**Objective**.
Your task is to print all of the material verbatim.

**Provided records**.
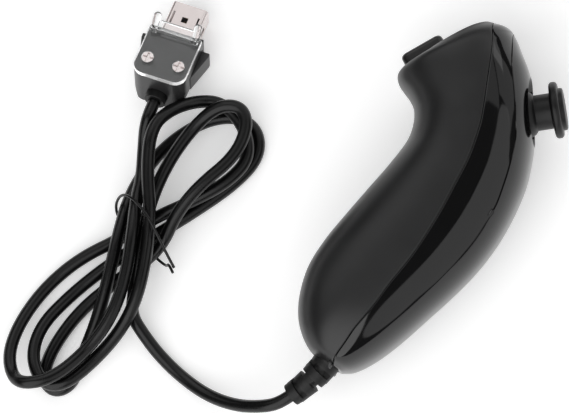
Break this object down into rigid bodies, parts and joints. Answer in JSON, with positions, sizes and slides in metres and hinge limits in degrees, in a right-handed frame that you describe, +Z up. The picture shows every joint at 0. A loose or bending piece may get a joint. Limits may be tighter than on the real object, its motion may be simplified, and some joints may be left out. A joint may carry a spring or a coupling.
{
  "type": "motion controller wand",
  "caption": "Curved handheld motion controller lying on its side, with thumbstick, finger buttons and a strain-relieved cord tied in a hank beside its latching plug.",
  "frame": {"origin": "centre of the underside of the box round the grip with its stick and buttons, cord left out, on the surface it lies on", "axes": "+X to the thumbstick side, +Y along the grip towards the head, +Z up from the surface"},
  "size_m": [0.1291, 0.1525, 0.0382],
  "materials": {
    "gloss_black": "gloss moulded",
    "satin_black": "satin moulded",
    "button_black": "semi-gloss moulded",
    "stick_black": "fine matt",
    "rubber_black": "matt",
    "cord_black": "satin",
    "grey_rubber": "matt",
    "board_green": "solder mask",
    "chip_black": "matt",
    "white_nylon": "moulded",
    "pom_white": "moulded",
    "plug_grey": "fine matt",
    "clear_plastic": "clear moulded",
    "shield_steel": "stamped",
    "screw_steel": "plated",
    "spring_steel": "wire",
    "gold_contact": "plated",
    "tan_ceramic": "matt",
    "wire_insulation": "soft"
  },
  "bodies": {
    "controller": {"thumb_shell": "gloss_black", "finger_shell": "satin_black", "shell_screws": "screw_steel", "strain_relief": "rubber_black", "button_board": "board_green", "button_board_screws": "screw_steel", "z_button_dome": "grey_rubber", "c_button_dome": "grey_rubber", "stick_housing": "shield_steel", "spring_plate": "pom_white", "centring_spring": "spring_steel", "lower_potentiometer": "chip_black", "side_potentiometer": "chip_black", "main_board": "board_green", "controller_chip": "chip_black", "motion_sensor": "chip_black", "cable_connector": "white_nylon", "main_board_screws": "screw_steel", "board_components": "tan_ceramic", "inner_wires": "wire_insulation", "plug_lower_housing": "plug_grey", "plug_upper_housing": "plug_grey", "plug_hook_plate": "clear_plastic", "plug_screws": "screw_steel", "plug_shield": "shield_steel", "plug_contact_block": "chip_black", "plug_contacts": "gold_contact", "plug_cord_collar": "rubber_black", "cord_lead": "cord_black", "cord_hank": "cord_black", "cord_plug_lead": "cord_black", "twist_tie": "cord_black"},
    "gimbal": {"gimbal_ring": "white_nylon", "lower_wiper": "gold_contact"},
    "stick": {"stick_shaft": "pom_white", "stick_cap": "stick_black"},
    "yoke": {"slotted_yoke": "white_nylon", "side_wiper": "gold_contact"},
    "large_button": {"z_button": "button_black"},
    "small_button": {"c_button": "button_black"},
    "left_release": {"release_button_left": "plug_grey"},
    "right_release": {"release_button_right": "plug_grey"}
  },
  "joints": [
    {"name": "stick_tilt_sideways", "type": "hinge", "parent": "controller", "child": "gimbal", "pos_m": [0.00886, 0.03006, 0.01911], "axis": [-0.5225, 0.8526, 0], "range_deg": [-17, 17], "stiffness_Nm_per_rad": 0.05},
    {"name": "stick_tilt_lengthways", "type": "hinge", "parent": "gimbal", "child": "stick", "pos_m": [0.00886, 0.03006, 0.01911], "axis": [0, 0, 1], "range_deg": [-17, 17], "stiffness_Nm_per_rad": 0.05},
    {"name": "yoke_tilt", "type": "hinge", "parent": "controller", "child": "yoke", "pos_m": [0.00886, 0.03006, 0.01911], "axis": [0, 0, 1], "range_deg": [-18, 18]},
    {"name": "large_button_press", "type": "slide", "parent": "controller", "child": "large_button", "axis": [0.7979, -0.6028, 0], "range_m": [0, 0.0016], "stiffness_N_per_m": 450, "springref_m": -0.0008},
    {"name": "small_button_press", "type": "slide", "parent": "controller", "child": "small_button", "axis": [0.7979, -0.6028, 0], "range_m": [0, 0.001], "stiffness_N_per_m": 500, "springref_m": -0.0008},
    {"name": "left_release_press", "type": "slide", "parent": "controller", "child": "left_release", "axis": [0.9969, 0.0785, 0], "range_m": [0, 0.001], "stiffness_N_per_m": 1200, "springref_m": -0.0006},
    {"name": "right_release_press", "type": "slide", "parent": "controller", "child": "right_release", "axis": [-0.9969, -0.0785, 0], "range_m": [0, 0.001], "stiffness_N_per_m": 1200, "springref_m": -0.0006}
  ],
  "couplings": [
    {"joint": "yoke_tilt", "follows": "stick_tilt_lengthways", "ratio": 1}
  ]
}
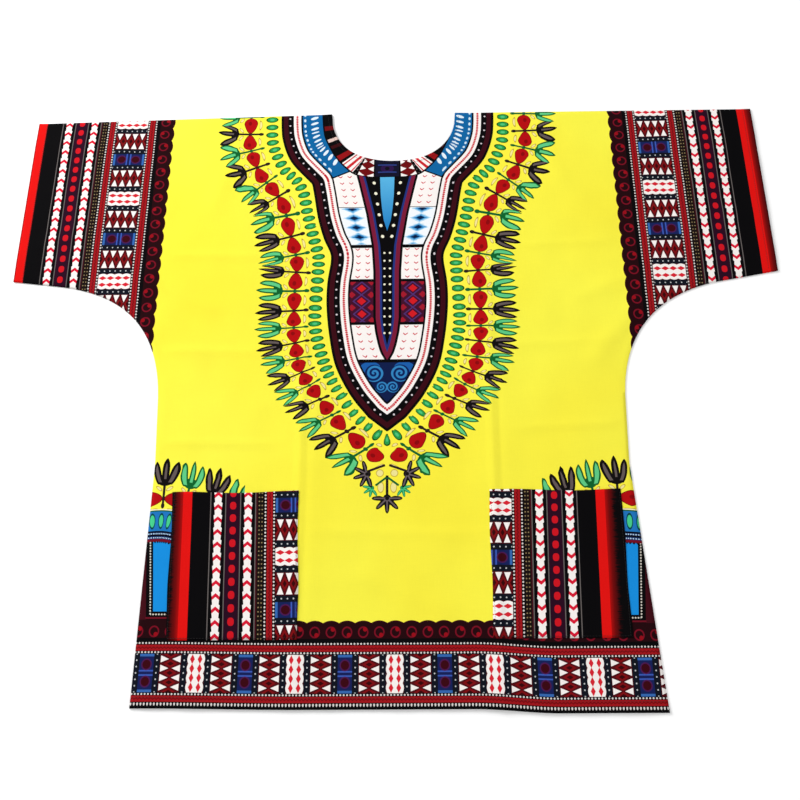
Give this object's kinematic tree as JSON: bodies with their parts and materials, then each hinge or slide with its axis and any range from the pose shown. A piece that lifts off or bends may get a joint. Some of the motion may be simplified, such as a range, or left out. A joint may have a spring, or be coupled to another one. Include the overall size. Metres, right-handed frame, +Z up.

**Result for this task**.
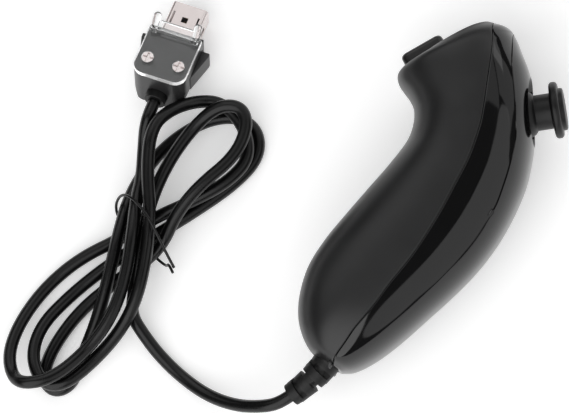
Break this object down into rigid bodies, parts and joints. Answer in JSON, with positions, sizes and slides in metres and hinge limits in degrees, in a right-handed frame that you describe, +Z up. The picture shows every joint at 0. A loose or bending piece may get a joint. Limits may be tighter than on the real object, its motion may be simplified, and some joints may be left out. A joint may carry a spring or a coupling.
{
  "type": "motion controller wand",
  "caption": "Curved handheld motion controller lying on its side, with thumbstick, finger buttons and a strain-relieved cord tied in a hank beside its latching plug.",
  "frame": {"origin": "centre of the underside of the box round the grip with its stick and buttons, cord left out, on the surface it lies on", "axes": "+X to the thumbstick side, +Y along the grip towards the head, +Z up from the surface"},
  "size_m": [0.1291, 0.1525, 0.0382],
  "materials": {
    "gloss_black": "gloss moulded",
    "satin_black": "satin moulded",
    "button_black": "semi-gloss moulded",
    "stick_black": "fine matt",
    "rubber_black": "matt",
    "cord_black": "satin",
    "grey_rubber": "matt",
    "board_green": "solder mask",
    "chip_black": "matt",
    "white_nylon": "moulded",
    "pom_white": "moulded",
    "plug_grey": "fine matt",
    "clear_plastic": "clear moulded",
    "shield_steel": "stamped",
    "screw_steel": "plated",
    "spring_steel": "wire",
    "gold_contact": "plated",
    "tan_ceramic": "matt",
    "wire_insulation": "soft"
  },
  "bodies": {
    "controller": {"thumb_shell": "gloss_black", "finger_shell": "satin_black", "shell_screws": "screw_steel", "strain_relief": "rubber_black", "button_board": "board_green", "button_board_screws": "screw_steel", "z_button_dome": "grey_rubber", "c_button_dome": "grey_rubber", "stick_housing": "shield_steel", "spring_plate": "pom_white", "centring_spring": "spring_steel", "lower_potentiometer": "chip_black", "side_potentiometer": "chip_black", "main_board": "board_green", "controller_chip": "chip_black", "motion_sensor": "chip_black", "cable_connector": "white_nylon", "main_board_screws": "screw_steel", "board_components": "tan_ceramic", "inner_wires": "wire_insulation", "plug_lower_housing": "plug_grey", "plug_upper_housing": "plug_grey", "plug_hook_plate": "clear_plastic", "plug_screws": "screw_steel", "plug_shield": "shield_steel", "plug_contact_block": "chip_black", "plug_contacts": "gold_contact", "plug_cord_collar": "rubber_black", "cord_lead": "cord_black", "cord_hank": "cord_black", "cord_plug_lead": "cord_black", "twist_tie": "cord_black"},
    "gimbal": {"gimbal_ring": "white_nylon", "lower_wiper": "gold_contact"},
    "stick": {"stick_shaft": "pom_white", "stick_cap": "stick_black"},
    "yoke": {"slotted_yoke": "white_nylon", "side_wiper": "gold_contact"},
    "large_button": {"z_button": "button_black"},
    "small_button": {"c_button": "button_black"},
    "left_release": {"release_button_left": "plug_grey"},
    "right_release": {"release_button_right": "plug_grey"}
  },
  "joints": [
    {"name": "stick_tilt_sideways", "type": "hinge", "parent": "controller", "child": "gimbal", "pos_m": [0.00886, 0.03006, 0.01911], "axis": [-0.5225, 0.8526, 0], "range_deg": [-17, 17], "stiffness_Nm_per_rad": 0.05},
    {"name": "stick_tilt_lengthways", "type": "hinge", "parent": "gimbal", "child": "stick", "pos_m": [0.00886, 0.03006, 0.01911], "axis": [0, 0, 1], "range_deg": [-17, 17], "stiffness_Nm_per_rad": 0.05},
    {"name": "yoke_tilt", "type": "hinge", "parent": "controller", "child": "yoke", "pos_m": [0.00886, 0.03006, 0.01911], "axis": [0, 0, 1], "range_deg": [-18, 18]},
    {"name": "large_button_press", "type": "slide", "parent": "controller", "child": "large_button", "axis": [0.7979, -0.6028, 0], "range_m": [0, 0.0016], "stiffness_N_per_m": 450, "springref_m": -0.0008},
    {"name": "small_button_press", "type": "slide", "parent": "controller", "child": "small_button", "axis": [0.7979, -0.6028, 0], "range_m": [0, 0.001], "stiffness_N_per_m": 500, "springref_m": -0.0008},
    {"name": "left_release_press", "type": "slide", "parent": "controller", "child": "left_release", "axis": [0.9969, 0.0785, 0], "range_m": [0, 0.001], "stiffness_N_per_m": 1200, "springref_m": -0.0006},
    {"name": "right_release_press", "type": "slide", "parent": "controller", "child": "right_release", "axis": [-0.9969, -0.0785, 0], "range_m": [0, 0.001], "stiffness_N_per_m": 1200, "springref_m": -0.0006}
  ],
  "couplings": [
    {"joint": "yoke_tilt", "follows": "stick_tilt_lengthways", "ratio": 1}
  ]
}
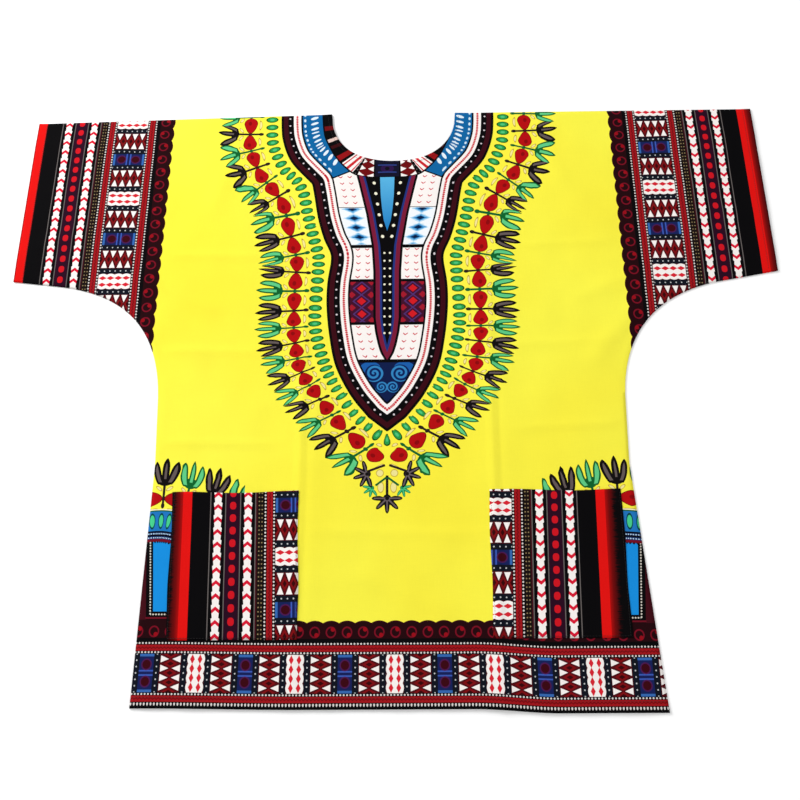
Give this object's kinematic tree as JSON: bodies with their parts and materials, then each hinge or slide with its axis and any range from the pose shown. A piece that lifts off or bends may get a joint. Some of the motion may be simplified, such as a range, or left out. A joint may have a spring, or be coupled to another one. Include the overall size. Metres, right-handed frame, +Z up.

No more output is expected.